What I feel in those moments is the reciprocal of what I feel when I’m really deliberately hurting Joscelin – either mindless sensation, or a feeling that he’s making me endure something that I have to go through for some reason. (That’s one of my kinks, if you recall – a kind of caretaking while hurting someone. Like a nurse, trainer, or priest who has to do something painful to you for your own good. Mmm, hot.)
Clearly there are times when we play (me on top) where I am doing that nurse/trainer/priest hurting-you-for-your-own-good thing to Joscelin, comforting him while I hurt him, and on his side he’s being tormented as a plaything for my (unempathized-with) pleasure. That seems fine to me – his view is more or less what’s actually happening, after all. The fact that my compassionate act is part of the torment is all right, since it really is an act.
I don’t know. There are a million lenses through which to view what we do, to conceptualize something that is really about feelings and experiences in the moment, and that often involves an altered headspace anyway. But I really do hope that Jos will sit down and tell me about his feelings, in as much detail as he can muster.
9 responses so far ↓
Brian // 12 October 2009 at 7:00 pm
What kind of priests are these, exactly???

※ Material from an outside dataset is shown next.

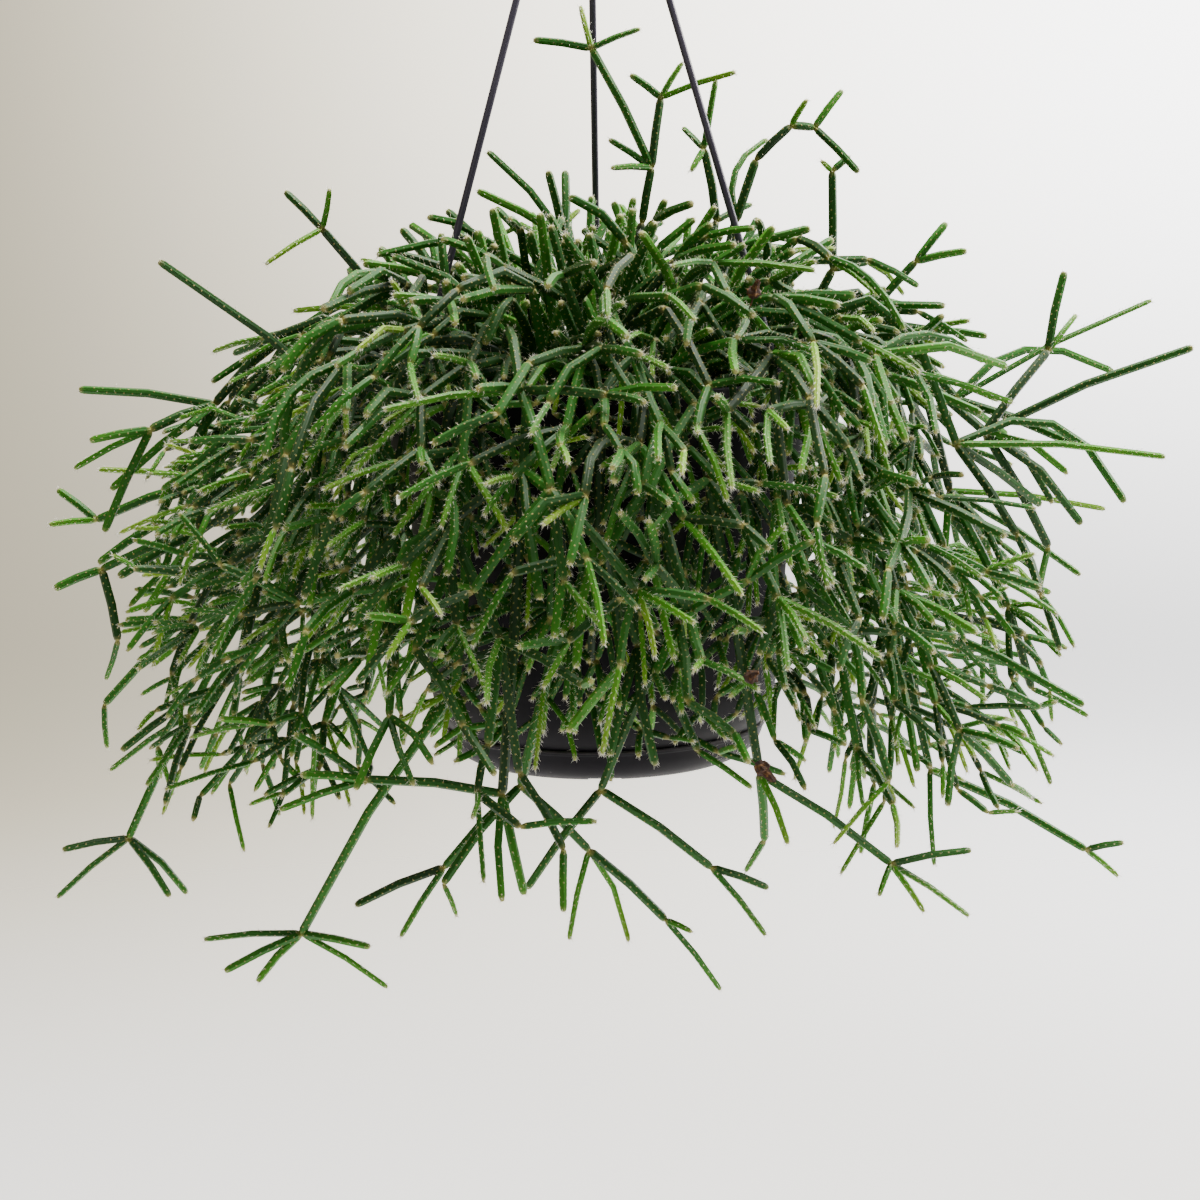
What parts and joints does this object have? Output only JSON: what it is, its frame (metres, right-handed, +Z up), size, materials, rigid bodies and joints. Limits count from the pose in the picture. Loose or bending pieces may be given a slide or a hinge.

violacious // 12 October 2009 at 7:53 pm
Hope you don’t mind, but I had a go at this too.
I’m really curious to hear more about this from Joscelin’s point of view.
devastatingyet // 12 October 2009 at 9:29 pm
Your post was amazing.
Ranat // 15 October 2009 at 8:14 pm
I now lazily copy-paste my comment over at violacious’. :)
I read this post on this the other day, and felt really weird for not understanding what was going on, and now I’ve read vilacious’ post, and I’m still stumped. This is very bizarre for me. I am reading this, and it is *interesting,* but I have no idea what it means.
If I change ’subjugation’ to ’subjugating’ my automatic response is ‘hot,’ in that kind of roleplay kind of way. But I don’t think that’s the way you two are discussing it.
I’m still not sure what subjugation means in this context. I think I understand what Josc and violacious are saying about its meaning to them, but not what it *is.* Could you give examples? I’m not big on acts defining paradigms, but in this instance I think it might help me understand.
devastatingyet // 15 October 2009 at 9:45 pm
Heh, funny. I’ll try to tell you what I mean by it, though I’m also eager to read Violacious’s answer, which of course might differ.
When I say “subjugation” I mean some kind of fairly ruthless dominance that isn’t touchy-feely. Like the other day when I chained Jos up and left him near my feet to writhe in discomfort while I played video games and watched TV.
I was really talking about a feeling on his side, to begin with, but I think you can get there through actions.
Beating someone without talking nice to them might be another subjugation type of thing. Or insisting in a steely manner that they endure something.
That’s what comes to my mind, anyway.
seraglioletters // 17 October 2009 at 7:49 pm
When I think of subjugation, I think of the time R. told me, leeringly, “You’ll be locked in my dungeon and punished. FOREVER.” Wha? Like, punished once is hot. Punished forever with no prospect of any lovey-dovey stuff is like, subjugation. Am I close? (Insert bound forever, hurt forever, whatever; I don’t mean this to turn on the punishment aspect of things.)
seraglioletters // 17 October 2009 at 7:49 pm
Oh duh, you just said it. “Beating someone without talking nice to them.” Yeah, that.
Bedtime! :D
pastrychef // 18 October 2009 at 9:04 am
Dominance usually includes some aspect of being mean because the submissive desires it, and contains an emotional connection. Subjugation seems to involve the removal of the emotional connection-”I’m doing this because I want to and because I can. You will deal with it.” Easy to see where that might be appealing to a submissive-an extreme sport version. Knowing what can be endured for love, as it were, and what can be endured for its own sake-having no outside influence to draw upon. It could be framed as similar to being tortured for vital information; holding up is a test of inner fortitude.
Ranat // 3 November 2009 at 8:22 pm
I had completely forgotten I left this comment.
I think I understand a little bit better, but I am still slightly mystified. I guess what people here have described as subjugation I can’t really imagine except in the context of roleplay, in which case it has set limits of time. Even if I *say* you will be hurt forever and ever, it’s not actually going to be that way, and there will be snuggling afterwards. Then again, having never experienced that, I have no idea what would actually happen for me.